> _YOUR TASK_: Give back all the data exactly, line by line.

------ INPUT DATA ------

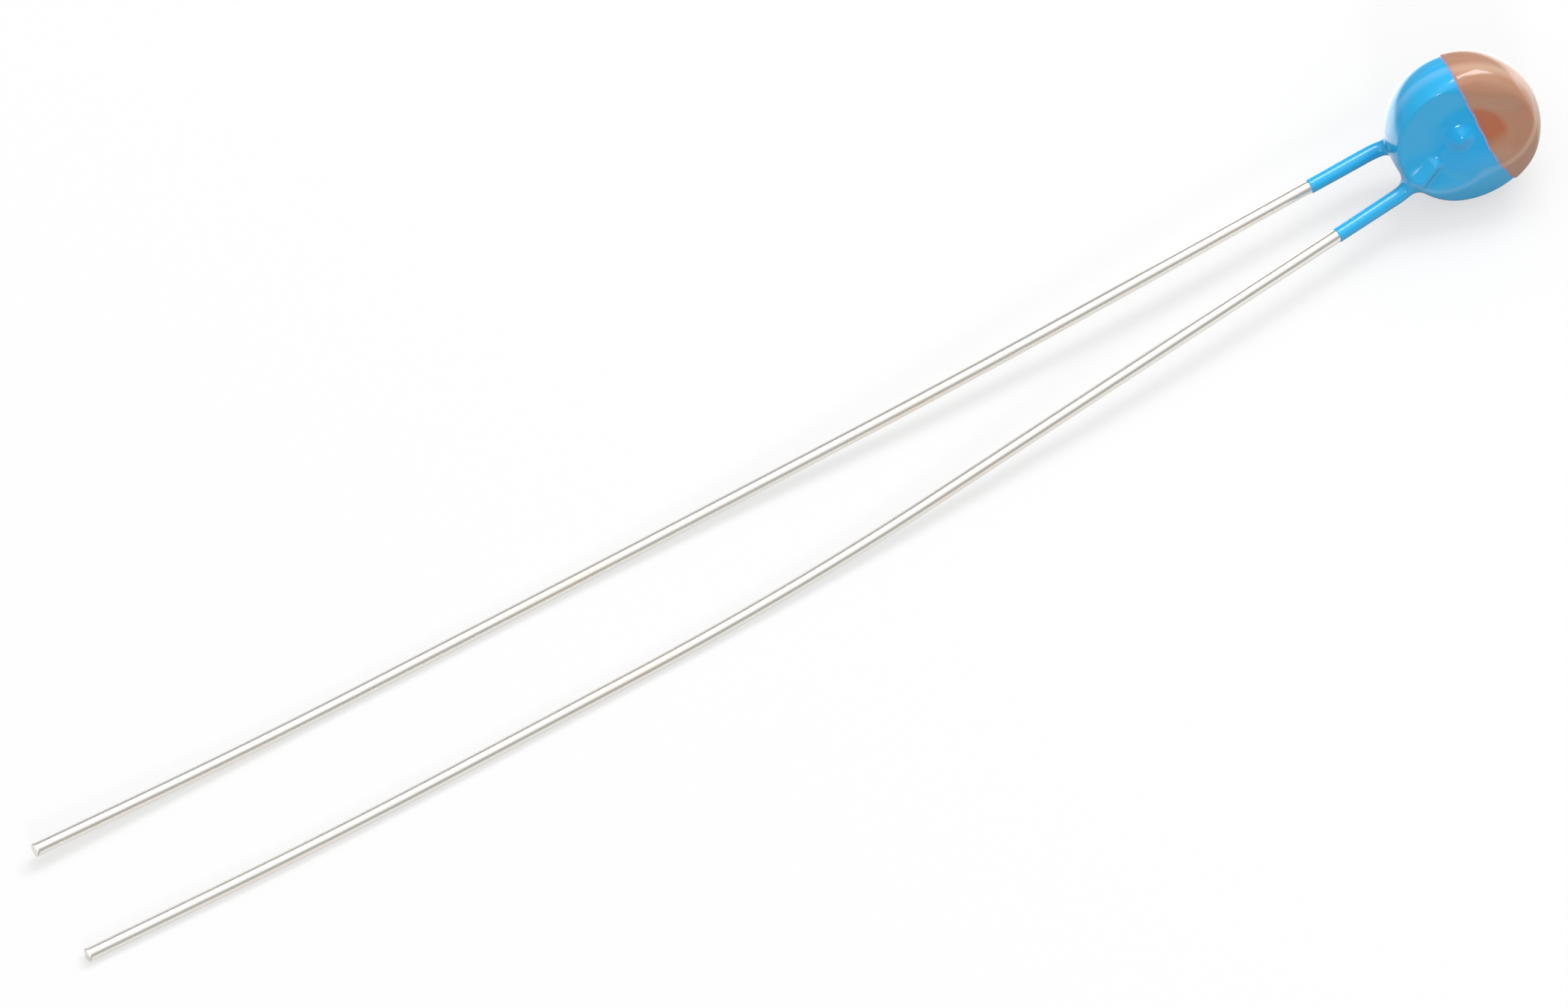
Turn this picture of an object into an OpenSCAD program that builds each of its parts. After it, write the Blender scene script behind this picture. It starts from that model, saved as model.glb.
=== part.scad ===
// PTC thermistor: a small ceramic disc with a wire lead soldered across each
// face, dipped in lacquer that also runs a little way down both leads. A second
// lacquer is dipped over the end away from the leads. The part lies as it comes
// to rest, on its rim and on the far stretches of its leads, which run to -X.
// Sizes are in millimetres, angles in degrees.

/* [Ceramic disc] */
// Diameter of the bare ceramic disc
disc_d = 3.7; // [3:0.1:5]
// Thickness of the bare ceramic disc
disc_t = 0.8; // [0.6:0.05:1.5]
// Chamfer round both edges of the ceramic
disc_chamfer = 0.06; // [0.02:0.02:0.12]

/* [Electrodes and solder] */
// Bare ceramic left round each electrode
electrode_margin = 0.2; // [0.1:0.05:0.4]
// Thickness of each electrode
electrode_t = 0.03; // [0.02:0.01:0.06]
// Solder left under each wire
solder_film = 0.05; // [0.01:0.01:0.1]
// Diameter of the solder mound on each face
solder_d = 1.8; // [1.2:0.1:2.2]
// Height of the solder mound above its electrode
solder_h = 0.28; // [0.2:0.01:0.35]

/* [Lead wire] */
// Diameter of both lead wires
wire_d = 0.38; // [0.3:0.01:0.45]
// Length of wire past the middle of each face
wire_tail = 0.4; // [0.2:0.1:0.7]

/* [Coating] */
// Coating over the ceramic at the corner of the rim
coat_corner = 0.125; // [0.08:0.005:0.2]
// How far the rim swells past that corner
rim_swell = 0.17; // [0.1:0.01:0.25]
// Coating over each face of the ceramic, at the corner
coat_face = 0.37; // [0.34:0.01:0.45]
// How far each coated face swells in its middle
face_swell = 0.03; // [0.02:0.01:0.08]
// Coating over the top of a wire that crosses a face
coat_over_wire = 0.03; // [0.02:0.01:0.06]
// How far the mound in the middle of each face stands out
mound_h = 0.1; // [0.08:0.01:0.16]
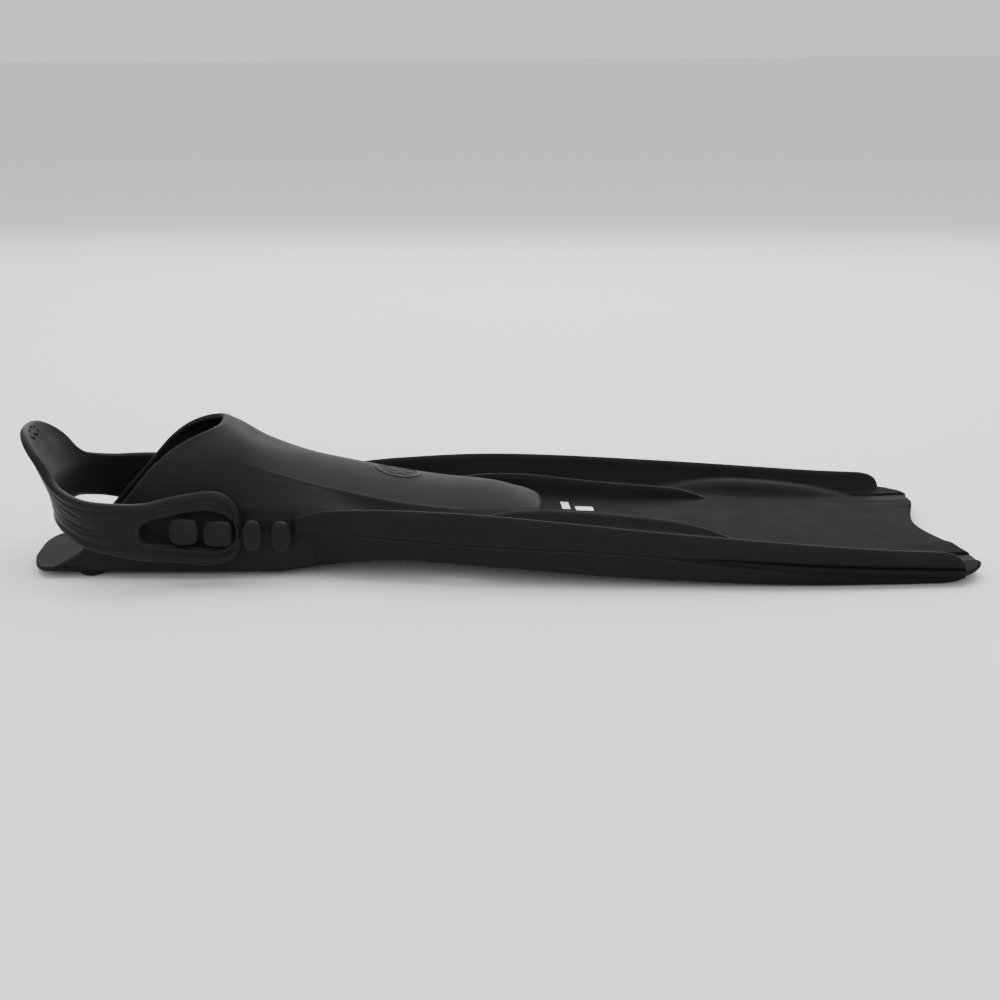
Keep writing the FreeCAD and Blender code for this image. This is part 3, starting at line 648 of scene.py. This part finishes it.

------

> _OUTPUT FOR THIS EXERCISE_:
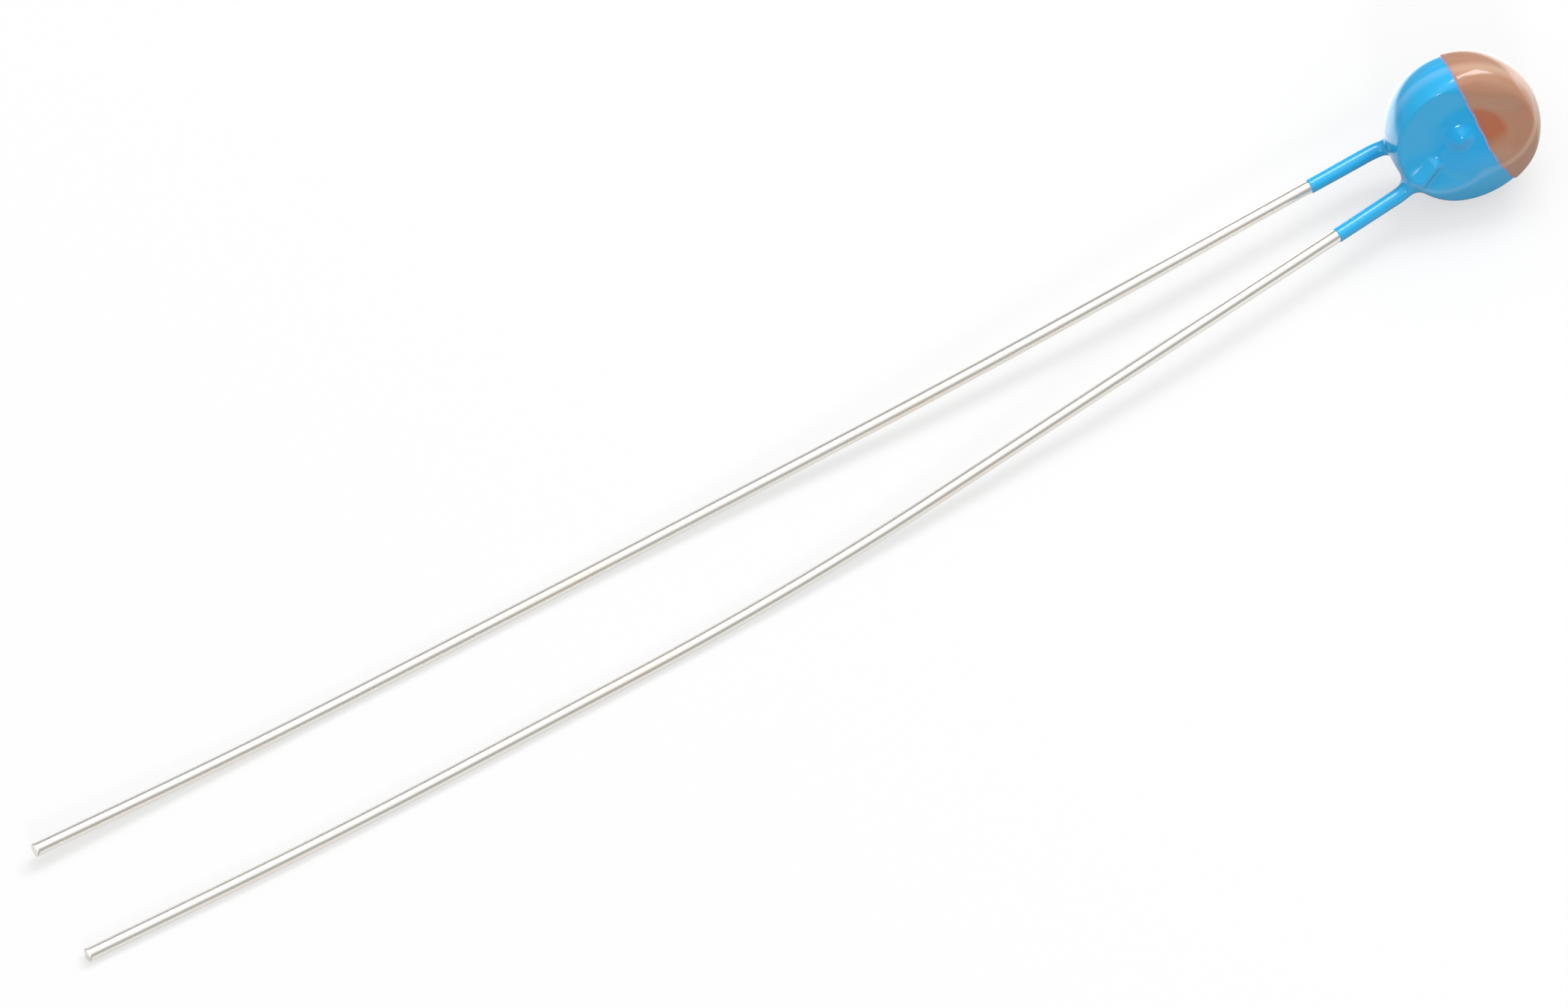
Turn this picture of an object into an OpenSCAD program that builds each of its parts. After it, write the Blender scene script behind this picture. It starts from that model, saved as model.glb.
=== part.scad ===
// PTC thermistor: a small ceramic disc with a wire lead soldered across each
// face, dipped in lacquer that also runs a little way down both leads. A second
// lacquer is dipped over the end away from the leads. The part lies as it comes
// to rest, on its rim and on the far stretches of its leads, which run to -X.
// Sizes are in millimetres, angles in degrees.

/* [Ceramic disc] */
// Diameter of the bare ceramic disc
disc_d = 3.7; // [3:0.1:5]
// Thickness of the bare ceramic disc
disc_t = 0.8; // [0.6:0.05:1.5]
// Chamfer round both edges of the ceramic
disc_chamfer = 0.06; // [0.02:0.02:0.12]

/* [Electrodes and solder] */
// Bare ceramic left round each electrode
electrode_margin = 0.2; // [0.1:0.05:0.4]
// Thickness of each electrode
electrode_t = 0.03; // [0.02:0.01:0.06]
// Solder left under each wire
solder_film = 0.05; // [0.01:0.01:0.1]
// Diameter of the solder mound on each face
solder_d = 1.8; // [1.2:0.1:2.2]
// Height of the solder mound above its electrode
solder_h = 0.28; // [0.2:0.01:0.35]

/* [Lead wire] */
// Diameter of both lead wires
wire_d = 0.38; // [0.3:0.01:0.45]
// Length of wire past the middle of each face
wire_tail = 0.4; // [0.2:0.1:0.7]

/* [Coating] */
// Coating over the ceramic at the corner of the rim
coat_corner = 0.125; // [0.08:0.005:0.2]
// How far the rim swells past that corner
rim_swell = 0.17; // [0.1:0.01:0.25]
// Coating over each face of the ceramic, at the corner
coat_face = 0.37; // [0.34:0.01:0.45]
// How far each coated face swells in its middle
face_swell = 0.03; // [0.02:0.01:0.08]
// Coating over the top of a wire that crosses a face
coat_over_wire = 0.03; // [0.02:0.01:0.06]
// How far the mound in the middle of each face stands out
mound_h = 0.1; // [0.08:0.01:0.16]
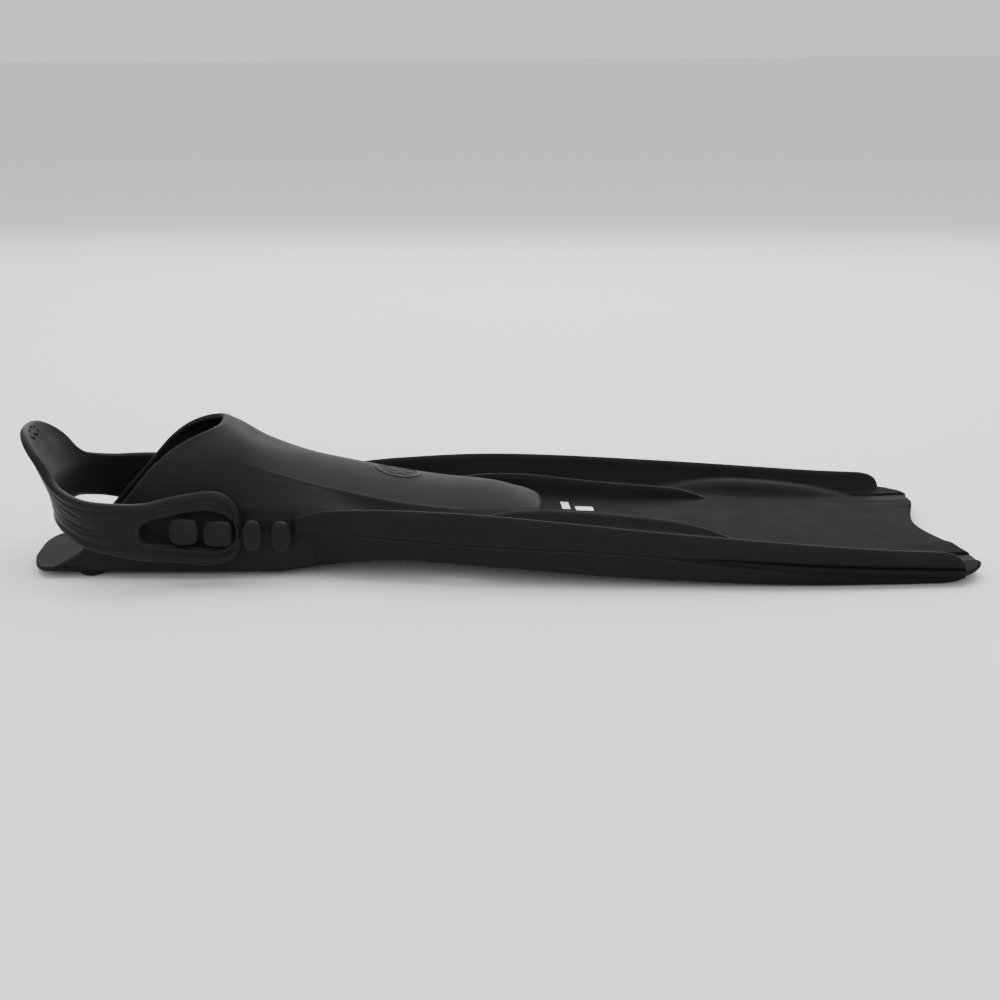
Keep writing the FreeCAD and Blender code for this image. This is part 3, starting at line 648 of scene.py. This part finishes it.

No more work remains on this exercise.